Liangmaqiao: Liangmaqiao was closely related with Liangmahe outside Dongzhimen. In ancient times, business people who came to the capital often bathed their horses in the river and tied them to the willow trees by the bank, waiting for the horses to dry, and thus the river was called “Liangmahe” , literally “dry horse river”, a homonym of today’s Liangmahe in Chinese.
Jintaixizhao: Next to one of the “eight views of Yanching” – Jintaixizhao, the station was thus named. It is said that a platform was built here with gold placed on it to attract talents.
Shuangjing: The name came from two wells outside Guangqumen. In the past there was a large stretch of farmland outside Guangqumen where many vegetable gardens were located. Covering an area of over 40 mu (around 3 hectares), Yao family’s vegetable garden was the largest. The garden has two wells, one in the northwest and the other in the southeast, which were only more than 20 meters away from each other. A road lied south of the vegetable garden where passersby often took a rest under the large willow tree by the well, and thus people called the place Shuangjing, literally “two wells”. Though the vegetable garden together with the two wells had disappeared, Shuangjing as a place name is kept.
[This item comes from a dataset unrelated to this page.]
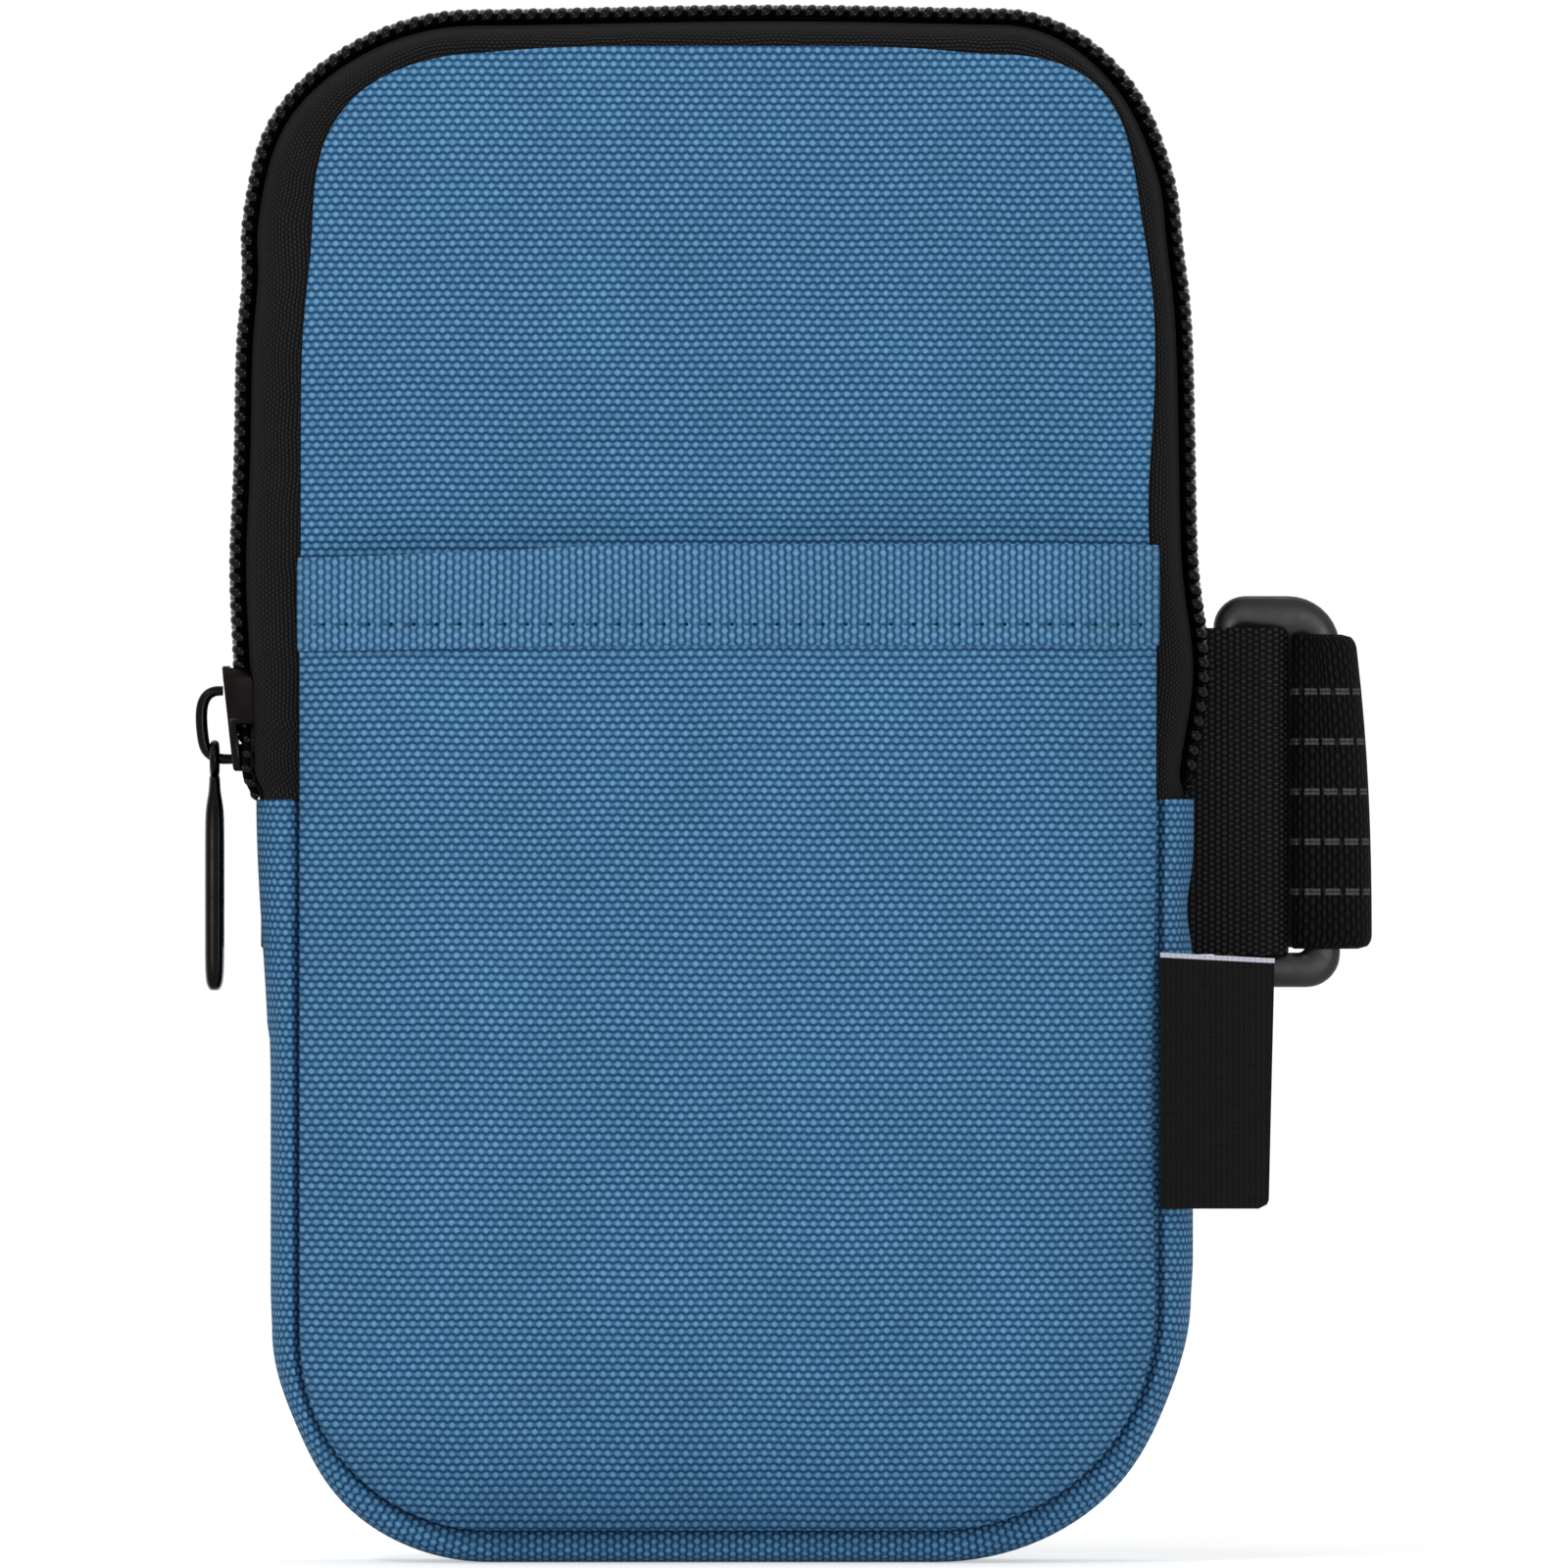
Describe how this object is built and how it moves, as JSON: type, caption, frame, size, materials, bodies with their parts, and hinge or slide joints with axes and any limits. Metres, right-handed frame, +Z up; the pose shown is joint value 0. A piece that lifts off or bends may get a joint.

Jinsong:The station gained its name due to Jinsong residence community. The place was formerly known as “Jiasong village” where the tomb of Prince Su was located. A giant pine tree grew by the tomb and was supported by a wooden stand, so people call it “Jiasong”, namely, “supporting the pine tree”. Later the name was changed to “Jinsong”, which means “a vigorous pine tree”.